## Begin
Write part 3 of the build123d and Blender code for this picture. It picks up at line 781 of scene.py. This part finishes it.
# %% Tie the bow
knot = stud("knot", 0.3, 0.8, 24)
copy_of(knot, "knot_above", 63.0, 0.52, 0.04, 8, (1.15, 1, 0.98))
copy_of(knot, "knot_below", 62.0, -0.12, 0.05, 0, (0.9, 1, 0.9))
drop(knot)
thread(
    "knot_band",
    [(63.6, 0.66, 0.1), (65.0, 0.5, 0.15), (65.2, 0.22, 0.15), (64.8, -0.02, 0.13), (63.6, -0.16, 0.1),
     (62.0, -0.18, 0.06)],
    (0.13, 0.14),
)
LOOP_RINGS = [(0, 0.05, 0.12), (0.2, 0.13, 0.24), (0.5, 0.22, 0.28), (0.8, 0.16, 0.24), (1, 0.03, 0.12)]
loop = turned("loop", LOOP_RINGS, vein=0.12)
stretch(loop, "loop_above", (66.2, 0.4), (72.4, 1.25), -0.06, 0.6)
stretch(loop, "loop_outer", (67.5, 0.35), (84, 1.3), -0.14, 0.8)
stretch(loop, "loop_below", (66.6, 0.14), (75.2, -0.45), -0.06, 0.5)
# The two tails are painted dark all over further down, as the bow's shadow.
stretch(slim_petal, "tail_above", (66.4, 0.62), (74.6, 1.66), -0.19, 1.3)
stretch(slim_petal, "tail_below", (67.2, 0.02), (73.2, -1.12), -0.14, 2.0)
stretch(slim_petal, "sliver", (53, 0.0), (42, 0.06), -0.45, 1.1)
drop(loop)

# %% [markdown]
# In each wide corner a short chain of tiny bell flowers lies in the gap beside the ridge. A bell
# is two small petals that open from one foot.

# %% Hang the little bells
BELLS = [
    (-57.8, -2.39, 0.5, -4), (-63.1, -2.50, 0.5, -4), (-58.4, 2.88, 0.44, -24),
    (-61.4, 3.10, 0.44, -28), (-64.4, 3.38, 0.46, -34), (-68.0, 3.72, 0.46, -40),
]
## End
▶ [Instructions to follow]: Retype the data in full and match it exactly.

▶ [Finished task]:
Write part 3 of the build123d and Blender code for this picture. It picks up at line 781 of scene.py. This part finishes it.
# %% Tie the bow
knot = stud("knot", 0.3, 0.8, 24)
copy_of(knot, "knot_above", 63.0, 0.52, 0.04, 8, (1.15, 1, 0.98))
copy_of(knot, "knot_below", 62.0, -0.12, 0.05, 0, (0.9, 1, 0.9))
drop(knot)
thread(
    "knot_band",
    [(63.6, 0.66, 0.1), (65.0, 0.5, 0.15), (65.2, 0.22, 0.15), (64.8, -0.02, 0.13), (63.6, -0.16, 0.1),
     (62.0, -0.18, 0.06)],
    (0.13, 0.14),
)
LOOP_RINGS = [(0, 0.05, 0.12), (0.2, 0.13, 0.24), (0.5, 0.22, 0.28), (0.8, 0.16, 0.24), (1, 0.03, 0.12)]
loop = turned("loop", LOOP_RINGS, vein=0.12)
stretch(loop, "loop_above", (66.2, 0.4), (72.4, 1.25), -0.06, 0.6)
stretch(loop, "loop_outer", (67.5, 0.35), (84, 1.3), -0.14, 0.8)
stretch(loop, "loop_below", (66.6, 0.14), (75.2, -0.45), -0.06, 0.5)
# The two tails are painted dark all over further down, as the bow's shadow.
stretch(slim_petal, "tail_above", (66.4, 0.62), (74.6, 1.66), -0.19, 1.3)
stretch(slim_petal, "tail_below", (67.2, 0.02), (73.2, -1.12), -0.14, 2.0)
stretch(slim_petal, "sliver", (53, 0.0), (42, 0.06), -0.45, 1.1)
drop(loop)

# %% [markdown]
# In each wide corner a short chain of tiny bell flowers lies in the gap beside the ridge. A bell
# is two small petals that open from one foot.

# %% Hang the little bells
BELLS = [
    (-57.8, -2.39, 0.5, -4), (-63.1, -2.50, 0.5, -4), (-58.4, 2.88, 0.44, -24),
    (-61.4, 3.10, 0.44, -28), (-64.4, 3.38, 0.46, -34), (-68.0, 3.72, 0.46, -40),
]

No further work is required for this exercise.